Sunday, November 8th, 1992

Pole to Pole is my second No. 1 best-seller, having deposed Madonna and held off the challenge of Mr Bean in 3rd place. Once again I’m among the literary giants! Sweep up leaves in the garden, clear drains and gutters.

Saturday, October 30th, 1992

I was walking in the school grounds, learning my lines, dressed as old Frank Pillsworth – bald cap, hair grey and stringy, looking down­-at-­heel – when a groundsman/gardener shouts across – ‘Love your Pole to Pole programme.’ Then he takes a closer look at me before saying ‘You look quite different in real life.’

Later I’m playing a biker in his 30s and I have long, greasy blond hair and tattoos and leathers. We do some improvising – a quarrel between the two of us. Tracey is excellent to play against – she listens, times her line, and always with respect for the partnership.

Travelling To Work
Left: A Class Act – A chance to extend my repertoire. Right: Mr Pilsworth and daughter – MP and Tracy Ullman.

There’s a general feeling that the last two weeks have been happy and productive and that A Class Act will be something more than just a fulfilment of an obligation, a rush job between Tracey’s court case, over royalties from her work on The Simpsons, and her musical with Nick Nolte to which she returns on Monday.

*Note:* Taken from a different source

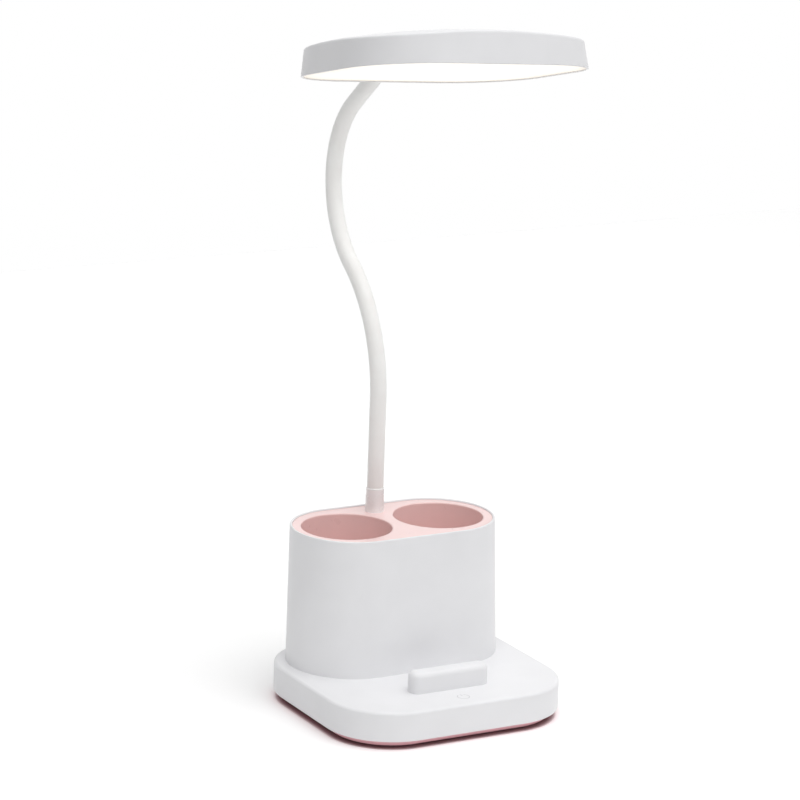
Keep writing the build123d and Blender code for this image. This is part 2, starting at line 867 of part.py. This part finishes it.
for number, place in enumerate(bend_places):
    frame = neck_frame(place)
    sideways = number % 2
    axis = frame.y_dir if sideways else frame.x_dir
    print("bend", number + 1, "sideways" if sideways else "fore_aft", tuple(frame.origin), tuple(axis))
print("head frame", tuple(head_origin), tuple(head_x), tuple(head_z))
print("lead bend radius", lead_bend_radius, "and neck bend radii", neck_back_radius, neck_over_radius, neck_nod_radius)
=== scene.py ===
import json
import math

import bmesh
import bpy
from mathutils import Matrix, Vector


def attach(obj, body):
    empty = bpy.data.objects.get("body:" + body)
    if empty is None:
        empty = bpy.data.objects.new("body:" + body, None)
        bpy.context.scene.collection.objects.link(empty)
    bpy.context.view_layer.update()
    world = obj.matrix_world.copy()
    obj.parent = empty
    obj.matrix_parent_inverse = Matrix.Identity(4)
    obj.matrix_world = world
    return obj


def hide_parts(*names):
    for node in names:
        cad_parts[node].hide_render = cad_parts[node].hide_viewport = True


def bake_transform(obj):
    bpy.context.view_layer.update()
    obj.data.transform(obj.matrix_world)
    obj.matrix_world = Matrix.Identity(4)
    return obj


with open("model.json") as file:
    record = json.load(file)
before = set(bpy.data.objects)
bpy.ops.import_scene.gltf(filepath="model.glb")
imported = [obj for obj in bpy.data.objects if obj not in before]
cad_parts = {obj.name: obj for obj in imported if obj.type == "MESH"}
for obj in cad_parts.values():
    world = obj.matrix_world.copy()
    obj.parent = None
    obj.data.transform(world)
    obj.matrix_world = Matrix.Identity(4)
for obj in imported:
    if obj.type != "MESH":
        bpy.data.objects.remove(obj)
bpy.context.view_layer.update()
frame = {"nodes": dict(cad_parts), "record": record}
MM = 0.001

# Colours, written as screen values
WHITE = (239, 239, 241)
PINK = (250, 215, 212)
# The cover's pink is the liner's pink made deeper: painted shade and pink bounce light under the
# base
PINK_SHADED = (250, 196, 203)
COLLAR_WHITE = (254, 253, 253)
SLEEVE = (255, 254, 252)
MARK_GREY = (196, 196, 198)

# The neck's centre line, in millimetres in the plane of symmetry, from the deck to the head:
# a straight run has a length, and an arc has a radius and a turn in degrees
NECK_Y = 68.0
DECK_TOP = 124.0
RUNS = [
    ("run", 83.5),
    ("arc", 107.0, -55.0),
    ("arc", 72.5, 106.5),
    ("run", 41.5),
    ("arc", 34.0, 25.0),
    ("run", 4.5),
]
NECK_RADIUS = 5.9
COLLAR_HEIGHT = 17.5
HEAD_COLLAR = 3.0

# The bends: the first and last are this far from the ends, and each reaches this far at most
FIRST_BEND = 30.0
LAST_BEND = 20.0
BENDS = 8
BEND_REACH = 18.0

# The neck's skins: the distance between rings, the fewest lengths, and the points round a ring
RING_STEP = 1.2
FEWEST_LENGTHS = 8
RING_SIDES = 56

# The printed touch mark on top of the base, in millimetres and degrees
MARK_Y = -67.0
BASE_TOP = 27.0
MARK_LIFT = 0.02
MARK_RADIUS = 4.2
MARK_LINE = 0.42
MARK_GAP = 28.0
MARK_STEPS = 64
MARK_STROKE = (1.6, 5.0)

# The head: its sizes at the rim, its sides' draft, where the neck enters it, and its roll
HEAD = {
    "width": 179.0,
    "depth": 156.0,
    "corner": 53.0,
    "height": 27.6,
    "draft": 3.8,
    "entry": 10.6,
    "roll": 3.6,
}

# The lit diffuser: its light at distances in millimetres from its edge
LIT_STRENGTH = 3.6
LIT_FADE = [
    (50, (3.6, 3.6, 3.6)),
    (34, (0.9, 0.87, 0.8)),
    (20, (0.64, 0.6, 0.52)),
    (8, (0.56, 0.51, 0.42)),
    (2, (0.44, 0.38, 0.3)),
]

# The camera: angles in degrees, distances in metres, lens and sensor in millimetres
YAW = 29.508
PITCH = 14.45
ROLL = 2.006
DISTANCE = 2.424704
AIM_RIGHT = -0.017964
AIM_HEIGHT = 0.221738
LENS = 157.5
SENSOR = 36
CLIP_END = 100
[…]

Thursday, April 23rd, 1992

An interview with a very bright, chirpy ex­-air hostess who now edits the BA staff magazine. One thought­-provoking question. If I was able to travel in time would I go for the future or the past? I unhesitatingly plump for the past, which I suppose betrays my literary and artistic preferences over scientific curiosity. Choose Ancient Egypt or Elizabethan England – tempted by the prospect of going to the world premiere of Hamlet.